▶ TASK STATEMENT:
Write out each line of the material again, word for word.

──────────────────────────────

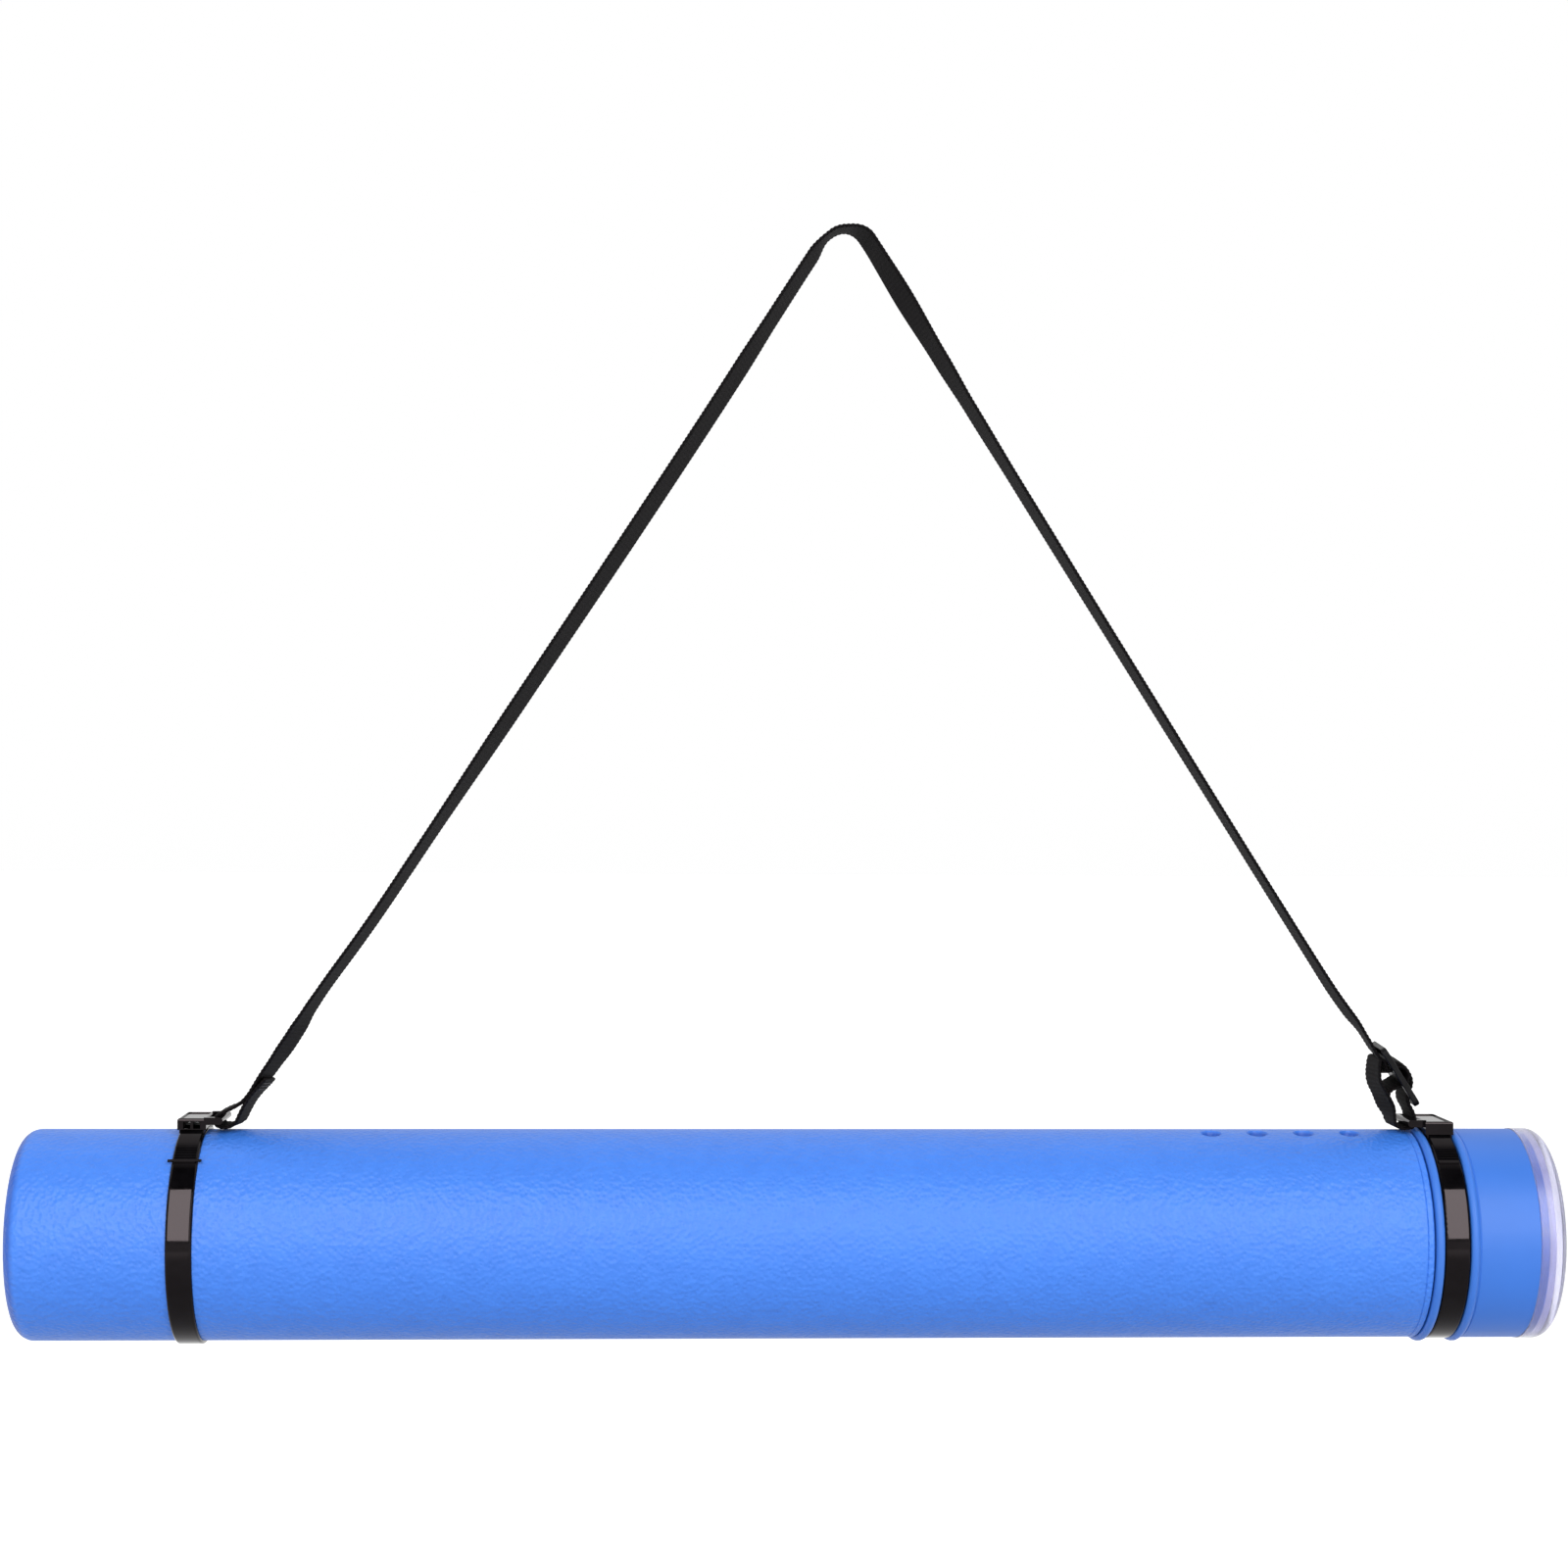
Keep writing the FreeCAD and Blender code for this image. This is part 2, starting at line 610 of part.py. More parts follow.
def left_fold_route(strap):
    """The ply that passes under the left eye's bar and up the inner side of the strap, to its cut end."""
    start = strap[0]
    return [start, (start[0], LEFT_LOOP_Z), *LEFT_FOLD_BENDS]


def right_fold_route(strap):
    """The ply that goes back up from the right eye, round the adjuster's middle bar, to its sewn end."""
    return [
        strap[-1],
        *RIGHT_FOLD_BENDS,
        at_adjuster(-11.4, -6.8),
        at_adjuster(-10.6, -5.1),
        at_adjuster(-4.2, -5.0),
        at_adjuster(-4.0, 3.6),
        at_adjuster(3.8, 3.6),
        at_adjuster(2.7, -8.4),
        at_adjuster(9.4, -8.7),
    ]


def strap_adjuster():
    half_length = ADJUSTER_LENGTH / 2
    half_width = ADJUSTER_WIDTH / 2
    half_thick = ADJUSTER_THICKNESS / 2
    body = box(-half_length, half_length, -half_width, half_width, -half_thick, half_thick)
    upright = [e for e in body.Edges if abs(e.tangentAt(e.FirstParameter).z) > 0.9]
    body = body.makeFillet(3.0, upright)
    rims = [e for e in body.Edges if abs(e.CenterOfMass.z) > half_thick - 0.01]
    body = body.makeFillet(ADJUSTER_EDGE_R, rims)
    slot_length = half_length - ADJUSTER_END_BAR - ADJUSTER_MIDDLE_BAR / 2
    for side in (-1, 1):
        x0 = ADJUSTER_MIDDLE_BAR / 2 if side > 0 else -ADJUSTER_MIDDLE_BAR / 2 - slot_length
        slot = box(
            x0,
            x0 + slot_length,
            -ADJUSTER_SLOT_WIDTH / 2,
            ADJUSTER_SLOT_WIDTH / 2,
            -half_thick - 1,
            half_thick + 1,
        )
        body = body.cut(slot)
    body.rotate(V(0, 0, 0), X_AXIS, ADJUSTER_TILT)
    return on_leg(body)


def on_leg(shape):
    """Lays a shape drawn flat (x along the strap, z out of its face) on the right leg."""
    down, _ = leg_direction()
    angle = math.degrees(math.atan2(-down[1], down[0]))
    shape.rotate(V(0, 0, 0), Y_AXIS, angle)
    shape.translate(V(ADJUSTER_X, 0, ADJUSTER_Z))
    return shape


def bar_tack(route, backs, side):
    """Separate sewn threads across the last run of a ply, at distances back from its end.

    The threads lie on the run's left face where side is 1, and on its right face where side is -1.
    """
    p, q = route[-2], route[-1]
    d = unit((q[0] - p[0], q[1] - p[1]))
    lift = side * (WEB_THICKNESS / 2 + STITCH_R + 0.02)
    threads = []
    for back in backs:
        x = q[0] - d[0] * back - d[1] * lift
        z = q[1] - d[1] * back + d[0] * lift
        start = V(x, -STITCH_HALF_LENGTH, z)
        threads.append(Part.makeCylinder(STITCH_R, 2 * STITCH_HALF_LENGTH, start, Y_AXIS))
    return Part.makeCompound(threads)


# ---- build -----------------------------------------------------------------------------------------


def nodes():
    left_bore = OUTER_R + BAND_GAP
    right_bore = SEAT_R + BAND_GAP
    left_seat = left_bore + BAND_THICKNESS
    right_seat = right_bore + BAND_THICKNESS
    strap = strap_route()
    left_fold = left_fold_route(strap)
    right_fold = right_fold_route(strap)
    result = {
        "outer_tube": outer_tube(),
        "inner_tube": inner_tube(),
        "guide_ring": guide_ring(),
        "lid": lid(),
        "band_left": band(LEFT_BAND_X, left_bore, True),
        "band_right": band(RIGHT_BAND_X, right_bore, False),
    }
    sides = (
        ("left", LEFT_BAND_X, left_seat, LEFT_BUCKLE_DEPTH),
        ("right", RIGHT_BAND_X, right_seat, RIGHT_BUCKLE_DEPTH),
    )
    for side, x, seat, depth in sides:
        mirrored = side == "right"
        result["buckle_" + side] = placed(buckle(seat, depth, not mirrored), x, mirrored)
        result["pawl_" + side] = placed(pawl(seat), x, mirrored)
        result["pawl_pin_" + side] = placed(pawl_pin(seat), x, mirrored)
        result["pawl_spring_" + side] = placed(pawl_spring(seat), x, mirrored)
    result["webbing_strap"] = ribbon("webbing_strap", strap)
    result["webbing_left_fold"] = ribbon("webbing_left_fold", left_fold)
    result["webbing_right_fold"] = ribbon("webbing_right_fold", right_fold)
    result["stitching_left"] = bar_tack(left_fold, (2.0, 3.6, 5.2), -1)
    result["stitching_right"] = bar_tack(right_fold, (0.9, 2.1, 3.3), 1)
    result["strap_adjuster"] = strap_adjuster()
    return result


def main():
    os.makedirs("parts", exist_ok=True)
    for name, shape in nodes().items():
        shape.translate(V(-HANG_X, 0, -HANG_Z))
        state = "valid" if shape.isValid() else "NOT VALID"
        print(f"{name}: {len(shape.Solids)} solid(s), {shape.Volume / 1000:.2f} cm3, {state}")
        shape.exportStep(f"parts/{name}.step")


main()
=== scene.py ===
import math

import bpy
from mathutils import Matrix, Vector


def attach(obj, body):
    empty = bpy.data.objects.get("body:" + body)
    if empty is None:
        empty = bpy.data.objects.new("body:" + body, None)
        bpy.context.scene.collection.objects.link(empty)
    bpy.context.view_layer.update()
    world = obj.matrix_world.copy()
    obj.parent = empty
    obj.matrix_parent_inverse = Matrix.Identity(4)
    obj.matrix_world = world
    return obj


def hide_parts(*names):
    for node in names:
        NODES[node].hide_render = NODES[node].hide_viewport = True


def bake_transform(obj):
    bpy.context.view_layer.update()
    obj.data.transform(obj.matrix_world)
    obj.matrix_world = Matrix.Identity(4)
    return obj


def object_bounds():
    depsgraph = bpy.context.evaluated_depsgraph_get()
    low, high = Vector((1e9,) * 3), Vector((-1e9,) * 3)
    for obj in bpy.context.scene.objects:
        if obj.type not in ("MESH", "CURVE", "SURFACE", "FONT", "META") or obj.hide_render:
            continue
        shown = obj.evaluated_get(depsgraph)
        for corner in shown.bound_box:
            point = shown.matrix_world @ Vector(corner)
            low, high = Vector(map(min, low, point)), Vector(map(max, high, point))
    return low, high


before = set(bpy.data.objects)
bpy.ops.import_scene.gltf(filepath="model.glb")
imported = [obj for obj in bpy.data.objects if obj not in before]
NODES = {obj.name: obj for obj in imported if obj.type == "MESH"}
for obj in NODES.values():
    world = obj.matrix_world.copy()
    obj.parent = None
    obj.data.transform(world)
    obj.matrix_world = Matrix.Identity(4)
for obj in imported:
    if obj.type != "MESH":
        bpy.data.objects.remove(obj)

cad_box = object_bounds()
MM = 0.001

# ---- where the tube lies, in metres, below the point that the strap hangs from -----------------------

TUBE_X = -0.352
TUBE_Z = -0.437
TUBE_R = 0.045


# ---- materials ----------------------------------------------------------------------------------------


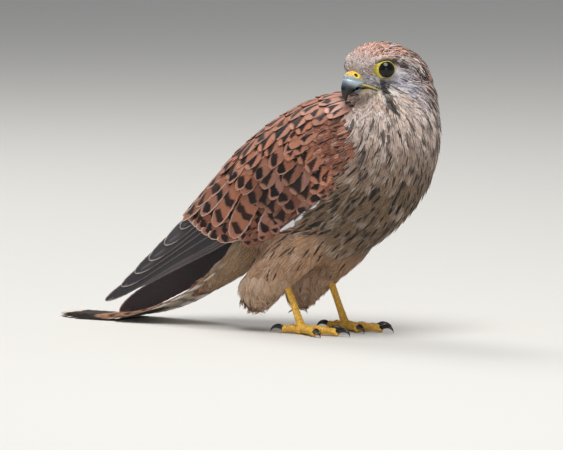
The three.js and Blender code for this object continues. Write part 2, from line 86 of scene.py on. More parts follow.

──────────────────────────────

▶ WRITTEN RESPONSE:
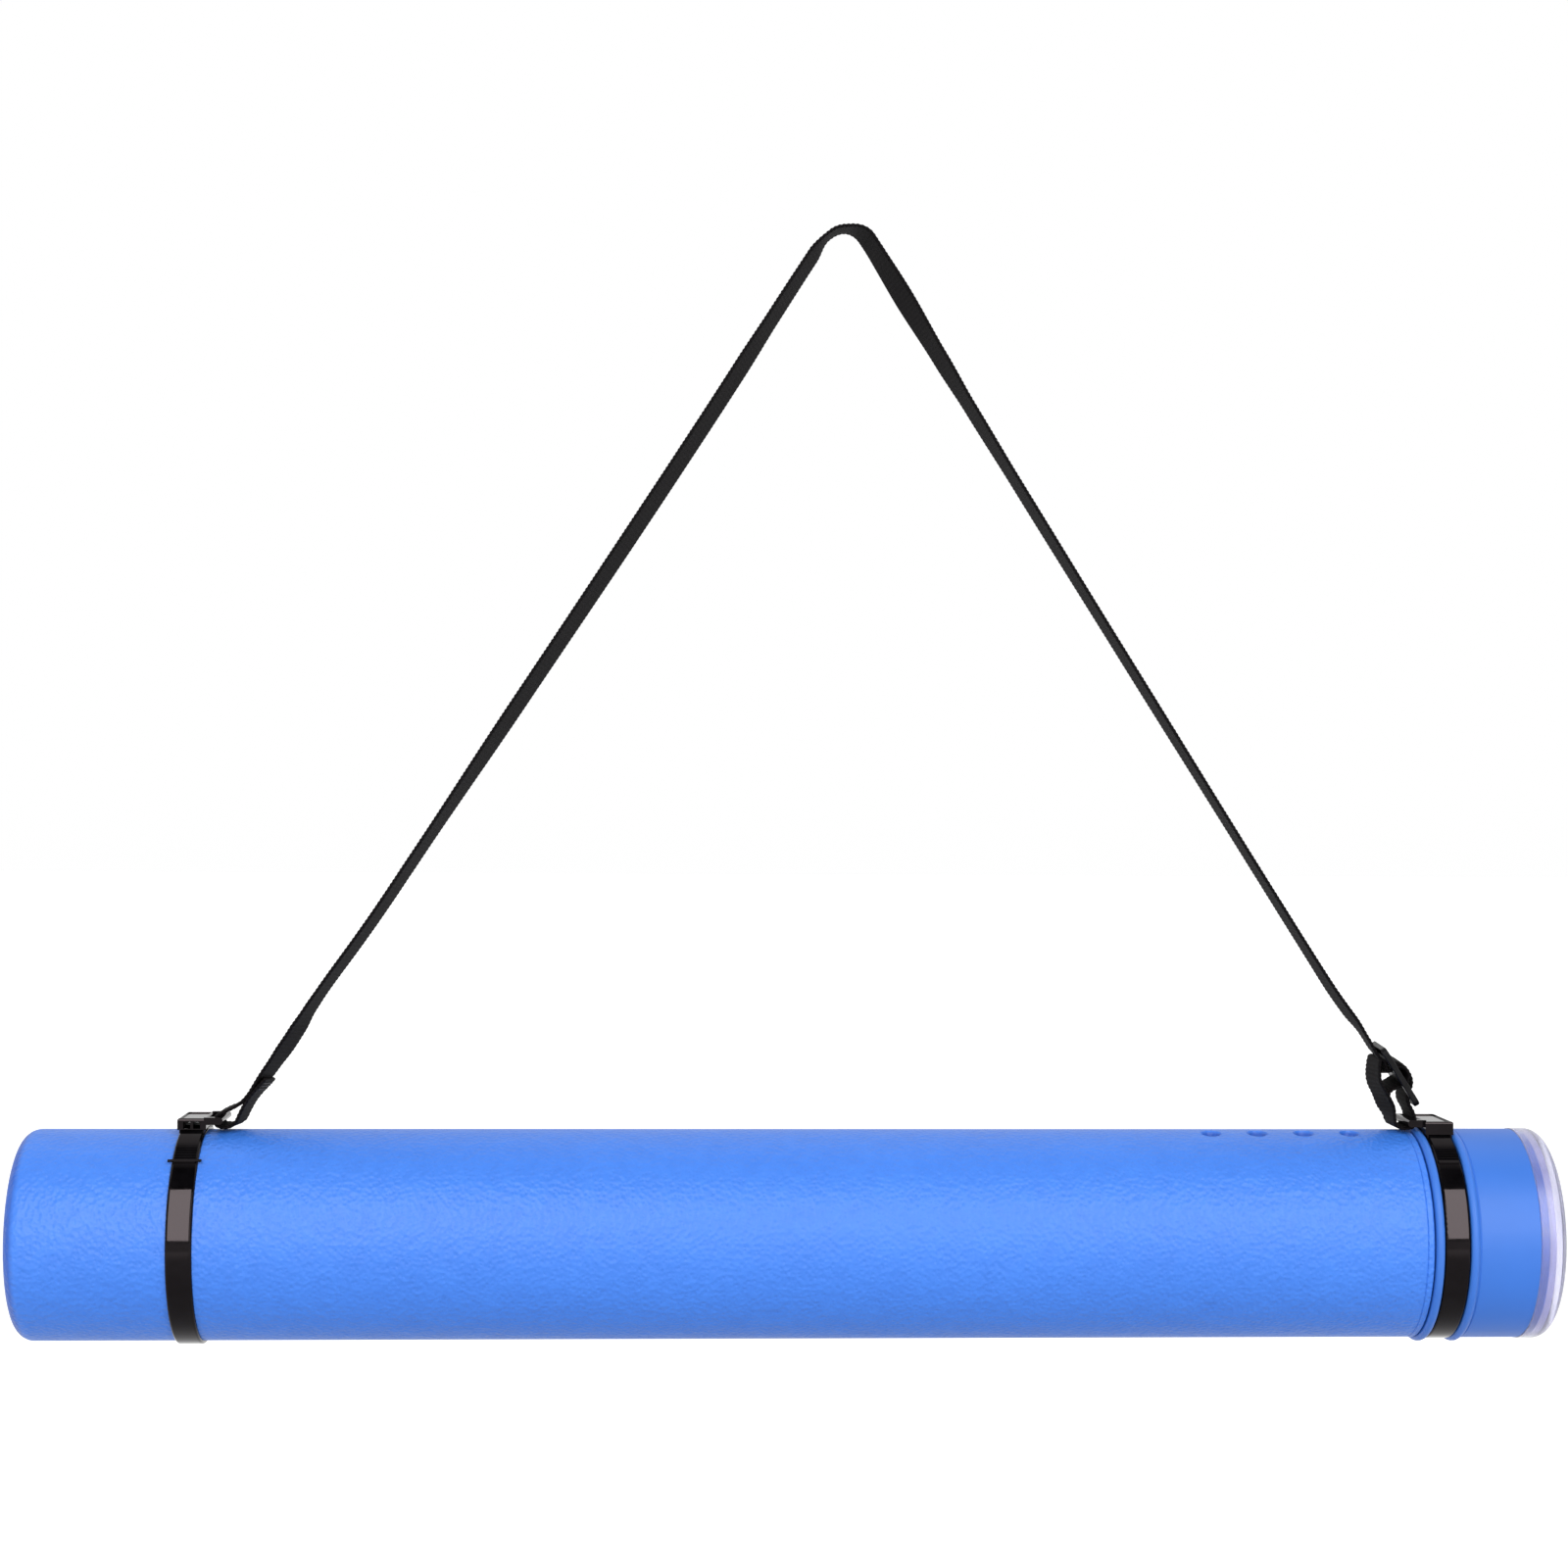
Keep writing the FreeCAD and Blender code for this image. This is part 2, starting at line 610 of part.py. More parts follow.
def left_fold_route(strap):
    """The ply that passes under the left eye's bar and up the inner side of the strap, to its cut end."""
    start = strap[0]
    return [start, (start[0], LEFT_LOOP_Z), *LEFT_FOLD_BENDS]


def right_fold_route(strap):
    """The ply that goes back up from the right eye, round the adjuster's middle bar, to its sewn end."""
    return [
        strap[-1],
        *RIGHT_FOLD_BENDS,
        at_adjuster(-11.4, -6.8),
        at_adjuster(-10.6, -5.1),
        at_adjuster(-4.2, -5.0),
        at_adjuster(-4.0, 3.6),
        at_adjuster(3.8, 3.6),
        at_adjuster(2.7, -8.4),
        at_adjuster(9.4, -8.7),
    ]


def strap_adjuster():
    half_length = ADJUSTER_LENGTH / 2
    half_width = ADJUSTER_WIDTH / 2
    half_thick = ADJUSTER_THICKNESS / 2
    body = box(-half_length, half_length, -half_width, half_width, -half_thick, half_thick)
    upright = [e for e in body.Edges if abs(e.tangentAt(e.FirstParameter).z) > 0.9]
    body = body.makeFillet(3.0, upright)
    rims = [e for e in body.Edges if abs(e.CenterOfMass.z) > half_thick - 0.01]
    body = body.makeFillet(ADJUSTER_EDGE_R, rims)
    slot_length = half_length - ADJUSTER_END_BAR - ADJUSTER_MIDDLE_BAR / 2
    for side in (-1, 1):
        x0 = ADJUSTER_MIDDLE_BAR / 2 if side > 0 else -ADJUSTER_MIDDLE_BAR / 2 - slot_length
        slot = box(
            x0,
            x0 + slot_length,
            -ADJUSTER_SLOT_WIDTH / 2,
            ADJUSTER_SLOT_WIDTH / 2,
            -half_thick - 1,
            half_thick + 1,
        )
        body = body.cut(slot)
    body.rotate(V(0, 0, 0), X_AXIS, ADJUSTER_TILT)
    return on_leg(body)


def on_leg(shape):
    """Lays a shape drawn flat (x along the strap, z out of its face) on the right leg."""
    down, _ = leg_direction()
    angle = math.degrees(math.atan2(-down[1], down[0]))
    shape.rotate(V(0, 0, 0), Y_AXIS, angle)
    shape.translate(V(ADJUSTER_X, 0, ADJUSTER_Z))
    return shape


def bar_tack(route, backs, side):
    """Separate sewn threads across the last run of a ply, at distances back from its end.

    The threads lie on the run's left face where side is 1, and on its right face where side is -1.
    """
    p, q = route[-2], route[-1]
    d = unit((q[0] - p[0], q[1] - p[1]))
    lift = side * (WEB_THICKNESS / 2 + STITCH_R + 0.02)
    threads = []
    for back in backs:
        x = q[0] - d[0] * back - d[1] * lift
        z = q[1] - d[1] * back + d[0] * lift
        start = V(x, -STITCH_HALF_LENGTH, z)
        threads.append(Part.makeCylinder(STITCH_R, 2 * STITCH_HALF_LENGTH, start, Y_AXIS))
    return Part.makeCompound(threads)


# ---- build -----------------------------------------------------------------------------------------


def nodes():
    left_bore = OUTER_R + BAND_GAP
    right_bore = SEAT_R + BAND_GAP
    left_seat = left_bore + BAND_THICKNESS
    right_seat = right_bore + BAND_THICKNESS
    strap = strap_route()
    left_fold = left_fold_route(strap)
    right_fold = right_fold_route(strap)
    result = {
        "outer_tube": outer_tube(),
        "inner_tube": inner_tube(),
        "guide_ring": guide_ring(),
        "lid": lid(),
        "band_left": band(LEFT_BAND_X, left_bore, True),
        "band_right": band(RIGHT_BAND_X, right_bore, False),
    }
    sides = (
        ("left", LEFT_BAND_X, left_seat, LEFT_BUCKLE_DEPTH),
        ("right", RIGHT_BAND_X, right_seat, RIGHT_BUCKLE_DEPTH),
    )
    for side, x, seat, depth in sides:
        mirrored = side == "right"
        result["buckle_" + side] = placed(buckle(seat, depth, not mirrored), x, mirrored)
        result["pawl_" + side] = placed(pawl(seat), x, mirrored)
        result["pawl_pin_" + side] = placed(pawl_pin(seat), x, mirrored)
        result["pawl_spring_" + side] = placed(pawl_spring(seat), x, mirrored)
    result["webbing_strap"] = ribbon("webbing_strap", strap)
    result["webbing_left_fold"] = ribbon("webbing_left_fold", left_fold)
    result["webbing_right_fold"] = ribbon("webbing_right_fold", right_fold)
    result["stitching_left"] = bar_tack(left_fold, (2.0, 3.6, 5.2), -1)
    result["stitching_right"] = bar_tack(right_fold, (0.9, 2.1, 3.3), 1)
    result["strap_adjuster"] = strap_adjuster()
    return result


def main():
    os.makedirs("parts", exist_ok=True)
    for name, shape in nodes().items():
        shape.translate(V(-HANG_X, 0, -HANG_Z))
        state = "valid" if shape.isValid() else "NOT VALID"
        print(f"{name}: {len(shape.Solids)} solid(s), {shape.Volume / 1000:.2f} cm3, {state}")
        shape.exportStep(f"parts/{name}.step")


main()
=== scene.py ===
import math

import bpy
from mathutils import Matrix, Vector


def attach(obj, body):
    empty = bpy.data.objects.get("body:" + body)
    if empty is None:
        empty = bpy.data.objects.new("body:" + body, None)
        bpy.context.scene.collection.objects.link(empty)
    bpy.context.view_layer.update()
    world = obj.matrix_world.copy()
    obj.parent = empty
    obj.matrix_parent_inverse = Matrix.Identity(4)
    obj.matrix_world = world
    return obj


def hide_parts(*names):
    for node in names:
        NODES[node].hide_render = NODES[node].hide_viewport = True


def bake_transform(obj):
    bpy.context.view_layer.update()
    obj.data.transform(obj.matrix_world)
    obj.matrix_world = Matrix.Identity(4)
    return obj


def object_bounds():
    depsgraph = bpy.context.evaluated_depsgraph_get()
    low, high = Vector((1e9,) * 3), Vector((-1e9,) * 3)
    for obj in bpy.context.scene.objects:
        if obj.type not in ("MESH", "CURVE", "SURFACE", "FONT", "META") or obj.hide_render:
            continue
        shown = obj.evaluated_get(depsgraph)
        for corner in shown.bound_box:
            point = shown.matrix_world @ Vector(corner)
            low, high = Vector(map(min, low, point)), Vector(map(max, high, point))
    return low, high


before = set(bpy.data.objects)
bpy.ops.import_scene.gltf(filepath="model.glb")
imported = [obj for obj in bpy.data.objects if obj not in before]
NODES = {obj.name: obj for obj in imported if obj.type == "MESH"}
for obj in NODES.values():
    world = obj.matrix_world.copy()
    obj.parent = None
    obj.data.transform(world)
    obj.matrix_world = Matrix.Identity(4)
for obj in imported:
    if obj.type != "MESH":
        bpy.data.objects.remove(obj)

cad_box = object_bounds()
MM = 0.001

# ---- where the tube lies, in metres, below the point that the strap hangs from -----------------------

TUBE_X = -0.352
TUBE_Z = -0.437
TUBE_R = 0.045


# ---- materials ----------------------------------------------------------------------------------------


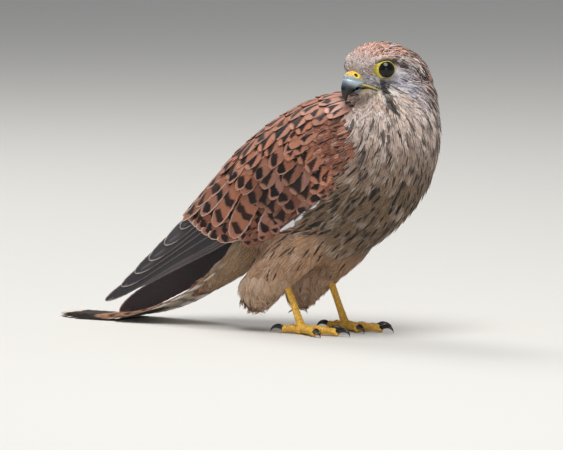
The three.js and Blender code for this object continues. Write part 2, from line 86 of scene.py on. More parts follow.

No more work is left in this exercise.